If you're on the curvier side, possessed of Sapphic inclinations, or a little past teenage, a Herve Leger executive has ventured to suggest you might wish to avoid his crappy $1050 bandage-inspired dress. My pleasure.
UK managing director of Herve Leger, Patrick Couderc, informed British newspaper the Mail on Sunday that "commited lesbians" are all too"butch and leisurely" for Leger's legendary bandage dress. He continued that those with "very prominent hips and a very flat chest" shouldn't go anywhere near it and that "older" women (those creviced hags who have dared to venture beyond their early 20s) are not worthy of its glory.

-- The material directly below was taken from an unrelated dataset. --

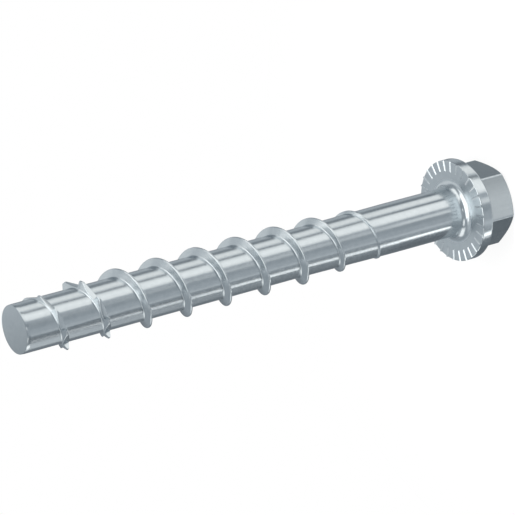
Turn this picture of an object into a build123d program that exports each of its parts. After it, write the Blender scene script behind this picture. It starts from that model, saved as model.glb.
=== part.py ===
from build123d import *
import os
from math import atan, ceil, degrees, pi, radians, sin, tan

# Concrete screw with a hex washer head, a toothed coarse thread and a flat tip.
# It is one cold-formed piece. It stands on the flat top of its head, so +Z runs
# along the axis from the head to the tip, and the origin is the middle of that flat.
# Two hex corners lie on the X axis. All sizes are in millimetres.

# Overall
length_under_head = 100.0
head_height = 9.7

# Hex
hex_across_flats = 15.0
hex_chamfer_angle = 30.0
hex_face_diameter = 14.3

# Flange, measured down from its bearing face
flange_diameter = 20.5
flange_rim = 2.35
flange_back_angle = 20.0
rim_bevel = 0.3

# Bearing face: a shallow dish round the neck, then a ring of radial ribs
neck_fillet = 1.7
dish_depth = 0.2
rib_ring_diameter = 16.0
rib_count = 30
rib_height = 0.2
rib_width = 0.5
rib_crest = 0.12
rib_phase = 1.0
rib_sink = 0.3

# Shank and core
shank_diameter = 9.9
core_diameter = 9.4
tip_face_diameter = 9.3
tip_taper = 0.7

# Thread: a rolled ridge with a narrow crest, right-handed
thread_diameter = 12.4
thread_pitch = 8.86
thread_angle_at_bearing = 82.3
crest_width = 0.37
flank_angle = 20.0
root_flare = 0.12
root_flare_angle = 55.0
ridge_sink = 0.3

# The ridge rises out of the core behind the tip and sinks again towards the head
thread_start_from_tip = 3.0
run_in_length = 6.5
smooth_shank = 17.0
run_out_length = 19.5
ridge_lead = 0.5
ridge_tail = 2.0
sections_per_turn = 12

# Cutting teeth: notches across the crest, each as deep as leaves a low ridge on the core
teeth_per_turn = 8
notch_count = 15
first_notch_from_tip = 5.26
notch_floor_height = 0.35
tooth_crest_angle = 8.0
notch_reach = 2.0

# Derived heights and radii
bearing_z = head_height
tip_z = bearing_z + length_under_head
flange_radius = flange_diameter / 2
shank_radius = shank_diameter / 2
core_radius = core_diameter / 2
thread_radius = thread_diameter / 2
thread_height = thread_radius - core_radius
rib_ring_radius = rib_ring_diameter / 2
ridge_top_z = tip_z - thread_start_from_tip
ridge_full_top_z = ridge_top_z - run_in_length
ridge_bottom_z = bearing_z + smooth_shank
ridge_full_bottom_z = ridge_bottom_z + run_out_length


def thread_angle(z):
    """Angle of the thread's crest round the axis, in degrees, at a height."""
    return thread_angle_at_bearing + 360 * (z - bearing_z) / thread_pitch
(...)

“You women have a lot of problems," he said. "You will lose the plot. You will come and you will put a dress on and you’ll be in front of the mirror, like, “Argh, I’m so fat’.” Mr Couderc then waded further into shark-infested waters with some comments on the class system. "I have an expression which I attach to girls: I never go out to dinner if she’s not wearing tights," he insists. "Whoever was wearing tights [in the 80s] was working in a private office in a bank in St James’s and whoever was not wearing tights was coming to work as a shampooist in a High Street hairdresser, commuting from Croydon." This selection of comments has since got Couderc fired.
The bandage dress was invented in the 1980s and has been embraced by celebrities including Rihanna, Kate Winslet and Victoria Beckham since being relaunched in 2007. Leading UK high street brands Next, Topshop, Reiss and French Connection have all duly released cheaper versions of the "body-con" classic.